Some countries like Sri Lanka, Malaysia, Montenegro and Pakistan have expressed concerns about debt arising from Belt and Road projects, said Shirreff, a former deputy supreme allied commander Europe of NATO.

“When Beijing summons African leaders to the capital (of China), it’s a bit Roman Empirish, and it doesn’t send the right sort of signals,” he added. “BRI needs to be less global grand gesture with a Chinese flag on top of it, and more an indirect, nuanced approach, which takes account of the specific risks, together with the developmental needs and aspirations of the companies, countries, and communities.”

Chris Torrens, a Beijing-based senior partner for international risk consultancy Control Risks, said if local communities do not see benefits from Belt and Road projects, it will fuel “anti-China resentment, which unfortunately we do encounter in a number of Belt and Road countries.”

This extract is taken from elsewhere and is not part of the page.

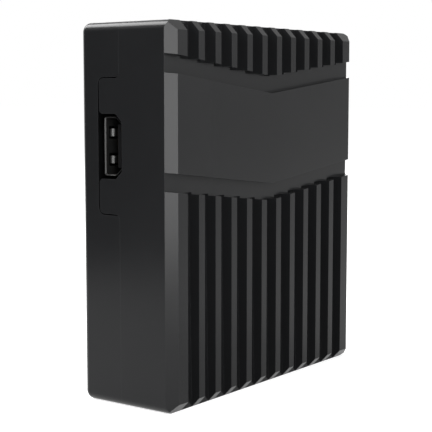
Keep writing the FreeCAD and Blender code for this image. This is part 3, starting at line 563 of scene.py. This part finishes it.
def shape_springs(work, low, high):
    """Moves the crests and tips of the leaf springs to where real ones lie."""
    def corners(start, end, deep, shallow):
        """Corners by their distance in mm from the mouth and from the rear face."""
        return [vertex for vertex in work.verts
                if start < (vertex.co.x - low.x) / MM < end
                and deep < (high.y - vertex.co.y) / MM < shallow]

    crests = corners(start=2.7, end=3.1, deep=0.7, shallow=1.4)
    tips = corners(start=1.7, end=1.9, deep=0.36, shallow=0.9)
    bmesh.ops.translate(work, vec=CREST_SHIFT, verts=crests)
    bmesh.ops.translate(work, vec=TIP_SHIFT, verts=tips)


def bend_sheet(work):
    """Rounds the long folds of the sheet and the bends of the leaf springs."""
    def long_folds(convex):
        return [edge for edge in work.edges
                if runs(edge, 0) and edge.calc_length() > SHORTEST_FOLD
                and edge.calc_face_angle(0) > SHARP and edge.is_convex == convex]

    round_off(work, long_folds(True), FOLD_OUTSIDE, FOLD_STEPS)
    round_off(work, long_folds(False), FOLD_INSIDE, FOLD_STEPS)
    bends = [edge for edge in work.edges
             if runs(edge, 2) and edge.calc_length() < LONGEST_BEND
             and SLIGHTEST_BEND < edge.calc_face_angle(0) < STEEPEST_BEND]
    round_off(work, bends, SPRING_BEND, FOLD_STEPS)


def lean_out(work, low, high):
    """Leans the walls out towards the mouth, more to the front than to the rear."""
    cut_across(work, low.x + LIP_LENGTH)
    for vertex in work.verts:
        out = 1 - (vertex.co.x - low.x) / LIP_LENGTH
        if out <= 0:
            continue
        if vertex.co.y < PORT_MIDDLE_Y:
            share = (PORT_MIDDLE_Y - vertex.co.y) / (PORT_MIDDLE_Y - low.y)
            vertex.co.y -= out * LIP_FRONT * share
        else:
            share = (vertex.co.y - PORT_MIDDLE_Y) / (high.y - PORT_MIDDLE_Y)
            vertex.co.y += out * LIP_REAR * share


def port_shell():
    """Folded sheet: bent corners, a mouth flared inside and two curved leaf springs."""
    work = merged_copy("hdmi_shell")
    low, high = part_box("hdmi_shell")
    middle = Vector((0.0, PORT_MIDDLE_Y, (low.z + high.z) / 2))

    def at_mouth(part):
        return all(abs(vertex.co.x - low.x) < MERGE for vertex in part.verts)

    shape_springs(work, low, high)
    rim = [face for face in work.faces if at_mouth(face)]
    bmesh.ops.delete(work, geom=rim, context="FACES")
    bend_sheet(work)
    lean_out(work, low, high)

    # The inner edge of the mouth is widened, and then the rim is closed again.
    cut_across(work, low.x + FLARE)
    mouth = [edge for edge in work.edges if edge.is_boundary and at_mouth(edge)]
    inner = set()
    for edge in mouth:
        inward = (middle - edge.verts[0].co) * Vector((0.0, 1.0, 1.0))
        if edge.link_faces[0].normal.dot(inward) > 0:
            inner.update(edge.verts)
    widen = Vector((1.0, 1 + FLARE / BORE_HALF_Y, 1 + FLARE / BORE_HALF_Z))
    bmesh.ops.scale(work, vec=widen, space=Matrix.Translation(-middle), verts=list(inner))
    bmesh.ops.bridge_loops(work, edges=mouth)
    bmesh.ops.dissolve_degenerate(work, dist=MERGE, edges=work.edges)
    finished("port_shell", facing_out(work), "black_nickel", stands_for=["hdmi_shell"])


port_shell()
softened("hdmi_insulator", "port_tongue", 0.15 * MM,
         chosen=lambda edge: not beyond(edge, 0, TONGUE_ROOT))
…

The tone of the initiative changed markedly from the first Belt and Road summit in Beijing in 2017 to the second one in 2019, said Peter Burnett, managing director of corporate and institutional banking and corporate finance for greater China and North Asia at Standard Chartered Bank. In the first summit, the Chinese government came across as authoritative, but the second summit was more collaborative involving other countries, industries and private capital.

At the second summit in Beijing in April, the Chinese government announced a debt sustainability framework to mitigate credit risks.

"China’s BRI has evolved significantly since its early inception; today’s projects look very different to those signed five years ago and they will look different again five years from now,” said Ben Simpfendorfer, founder and chief executive officer of Silk Road Associates.

“After an early focus on core infrastructure, I expect the private sector, global capital, and manufacturing will play a growing role in the future of BRI," said Simpfendorfer.

Toh Han Shih is a Singaporean writer in Hong Kong.